- Directed by: Michael Roemer
- Cinematography: David Grubin
- Release date: 1976;
- Running time: 80 minutes
- Country: United States;
- Language: English

= Dying (1976 film) =

1976 film by Michael Roemer

Dying is a 1976 documentary about death directed by Michael Roemer. The film depicts the lives of three people with terminal illnesses as they confront their imminent death. The film was originally broadcast on the public television network WNET (the PBS network in the New York area) in 1976. It was restored and released theatrically at the Film Forum in New York City on January 24, 2025.

==Narrative==
The film follows the lives of three terminally ill people from the Boston area as they face death, documenting their lives and the lives of their loved ones. Forty-six year old Sally has brain cancer that she describes is growing like moss. One side of her body is paralyzed. She is being cared for in a hospital and receiving treatment. She laments her progressive decline and disability, stating she used to have an active life with many endeavors, including mountaineering. Her condition progresses and treatment is eventually withdrawn, she goes home to be cared for by her elderly mother and later dies.

Harriet and Bill are a married couple with two boys aged 8 and 10. Bill is dying of melanoma at age 33. Harriet is distraught about losing her husband and she is fearful about bringing up her family without him. She is hoping to quickly re-marry after Bill's death so her two sons can have a new father.

Reverend Bryant is a 56 year old preacher who has cancer that has spread to his liver. He explains that he was lonely growing up in the foster care system, but his life was renewed when he met his wife Kathleen and started a family with her. Bryant takes his wife and children on a trip to the American South to visit his ancestral home. The family visit a cemetery holding many of his relatives. Reverend Bryant died on January 23, 1975. His funeral is depicted, with his family, clergy and parishioners celebrating his life and dancing with the casket.

== Production ==
Roemer produced the documentary using a grant from the National Endowment for the Humanities. He followed the three dying people and their loved ones for about 2 years, documenting their lives.

== Reception ==
Writing for The New Yorker in 2025, film critic Richard Brody, regarding Roemer's observational filmmaking style in which he allowed the subjects to share their lives and feelings with minimal external narrative or effects, stated that the director "turns observation into unrelenting and harrowing emotional immediacy." Brody also stated that the segment detailing the anguish experienced by Harriet and Bill as they faced death was similar to the dramatic works of Nicholas Ray.

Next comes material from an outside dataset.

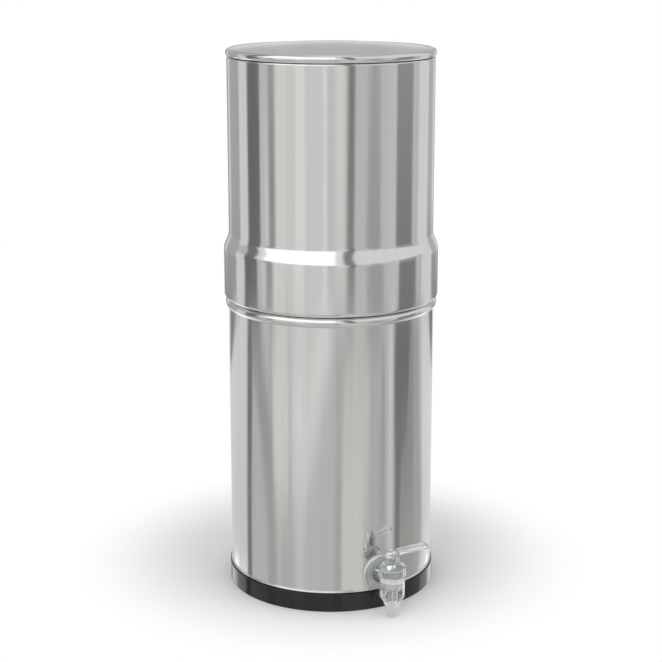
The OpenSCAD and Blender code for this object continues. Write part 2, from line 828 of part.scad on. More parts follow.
// Room for the stem's tongue between the lever's two end positions
module tongue_slot() {
    translate([0, 0, pin_z]) rotate([90, 0, 0]) linear_extrude(height = slot_w, center = true) {
        circle(r = slot_back);
        for (turn = [0, lever_tilt]) {
            rotate(turn) translate([-slot_back, -slot_depth]) square([2 * slot_back, slot_depth]);
        }
    }
}

module tap_lever() {
    dome_arc_r = arc_r(hub_d, hub_dome_h);
    hub_h = hub_side_h + hub_dome_h;
    color(clear_plastic) at_tap() difference() {
        union() {
            translate([0, 0, hub_z]) intersection() {
                cylinder(r = hub_r, h = hub_h);
                translate([0, 0, hub_h - dome_arc_r]) sphere(r = dome_arc_r);
            }
            lever_arm();
            for (i = [0 : ridge_count - 1]) {
                ridge_x = ridge_start + i * ridge_pitch;
                ridge_share = ridge_x / lever_len;
                half_w = arm_half_w(ridge_share) - ridge_margin;
                translate([ridge_x, half_w, arm_under_z(ridge_share) + lever_t]) rotate([90, 0, 0])
                    cylinder(r = ridge_r, h = 2 * half_w, $fn = 24);
            }
        }
        tongue_slot();
        cross_bar(pin_d + run_gap, hub_d + over);
    }
}

base_ring();
lower_chamber_shell();
lower_chamber_floor();
tap_body();
tap_outer_washer();
tap_inner_washer();
tap_shank_nut();
tap_bonnet();
seat_cup();
swivel_collar();
tap_stem();
lever_pin();
tap_lever();
upper_chamber_shell();
upper_chamber_floor();
candle_shell(-1);  // candle_shell_left
candle_shell(1);  // candle_shell_right
candle_core(-1);  // candle_core_left
candle_core(1);  // candle_core_right
candle_base(-1);  // candle_base_left
candle_base(1);  // candle_base_right
at_candle(-1) floor_seal(seal_od);  // candle_seal_left
at_candle(1) floor_seal(seal_od);  // candle_seal_right
at_candle(-1) wing_nut();  // candle_wing_nut_left
at_candle(1) wing_nut();  // candle_wing_nut_right
blanking_plug(-1);  // blanking_plug_front
blanking_plug(1);  // blanking_plug_back
at_plug(-1) floor_seal(plug_head_d);  // plug_seal_front
at_plug(1) floor_seal(plug_head_d);  // plug_seal_back
at_plug(-1) wing_nut();  // plug_wing_nut_front
at_plug(1) wing_nut();  // plug_wing_nut_back
lid();
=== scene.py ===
import math

import bmesh
import bpy
import numpy as np
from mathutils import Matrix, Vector


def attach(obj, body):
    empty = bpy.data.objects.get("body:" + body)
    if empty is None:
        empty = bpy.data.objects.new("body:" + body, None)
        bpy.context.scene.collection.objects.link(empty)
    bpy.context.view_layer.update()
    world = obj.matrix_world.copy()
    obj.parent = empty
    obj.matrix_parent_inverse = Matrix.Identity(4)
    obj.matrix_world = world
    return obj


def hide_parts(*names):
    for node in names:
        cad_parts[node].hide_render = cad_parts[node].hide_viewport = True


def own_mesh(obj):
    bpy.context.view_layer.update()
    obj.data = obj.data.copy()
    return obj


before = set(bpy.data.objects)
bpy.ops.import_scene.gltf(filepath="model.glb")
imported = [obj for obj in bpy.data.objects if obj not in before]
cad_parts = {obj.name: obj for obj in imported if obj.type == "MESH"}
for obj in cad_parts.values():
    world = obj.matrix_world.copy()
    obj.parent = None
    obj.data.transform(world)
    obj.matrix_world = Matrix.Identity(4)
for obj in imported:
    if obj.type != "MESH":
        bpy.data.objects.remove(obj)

mm = 0.001
scene = bpy.context.scene
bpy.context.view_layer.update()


# Camera and daylight

cameraSet = {
    "azimuth": -27.5, "elevation": 14.05, "distance": 1.65, "target": (0.0, 0.0, 0.2655),
    "lens": 86.8, "sensor": 36.0, "clip": (0.05, 40.0),
}


def addObject(name, data):
    thing = bpy.data.objects.new(name, data)
    scene.collection.objects.link(thing)
    return thing


def aimAt(thing, target):
    thing.rotation_mode = "QUATERNION"
    thing.rotation_quaternion = (Vector(target) - thing.location).to_track_quat("-Z", "Y")


def makeCamera(s):
    data = bpy.data.cameras.new("productCamera")
    data.lens = s["lens"]
    data.sensor_width = s["sensor"]
    data.clip_start, data.clip_end = s["clip"]
    camera = addObject("productCamera", data)
    around, above = math.radians(s["azimuth"]), math.radians(s["elevation"])
    back = Vector((
        math.sin(around) * math.cos(above),
        -math.cos(around) * math.cos(above),
        math.sin(above),
    ))
    camera.location = Vector(s["target"]) + back * s["distance"]
    aimAt(camera, s["target"])
    scene.camera = camera


makeCamera(cameraSet)
scene.view_settings.view_transform = "Standard"


# Node helpers

def setValue(tree, socket, value):
    if isinstance(value, bpy.types.NodeSocket):
        tree.links.new(value, socket)
    else:
        socket.default_value = value


def addNode(tree, kind, inputs=None, **options):
    # options are the node's own settings, and inputs are set or linked by name or place
    node = tree.nodes.new("ShaderNode" + kind)
    for name, value in options.items():
        setattr(node, name, value)
    for name, value in (inputs or {}).items():
        setValue(tree, node.inputs[name], value)
    return node


def mathNode(tree, operation, first, second=0.0, clamp=False):
    return addNode(tree, "Math", {0: first, 1: second}, operation=operation, use_clamp=clamp).outputs[0]


def rangeNode(tree, value, low, high, outLow=0.0, outHigh=1.0):
    limits = {"Value": value, "From Min": low, "From Max": high, "To Min": outLow, "To Max": outHigh}
    return addNode(tree, "MapRange", limits).outputs["Result"]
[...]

Contemporary reviews of the film were generally positive, with Judith Crist calling it "a brilliantly illuminating consideration of the experience that awaits us all." Time called it the year's most distinguished documentary and stated that the work is "the least common of television phenomena — a program that continues to reverberate in the mind." Writing for the New York Times, David Dempsey stated that Roemer, with his unobstructive directorial style and empathy for his subjects, has brought death to the forefront in contrast to how the subject is sanitized in the media. Dempsey explained that the filmmaker originally planned to include a segment explaining why death was being explored, why the sensitive subject was being moved from "the deep freeze into the living room" but this segment was later omitted. Dempsey stated that this lack of perspective detracted from the film, with Dempsey concluding that the film is an "unfinished exploration of subject that is only beginning to be seriously studied."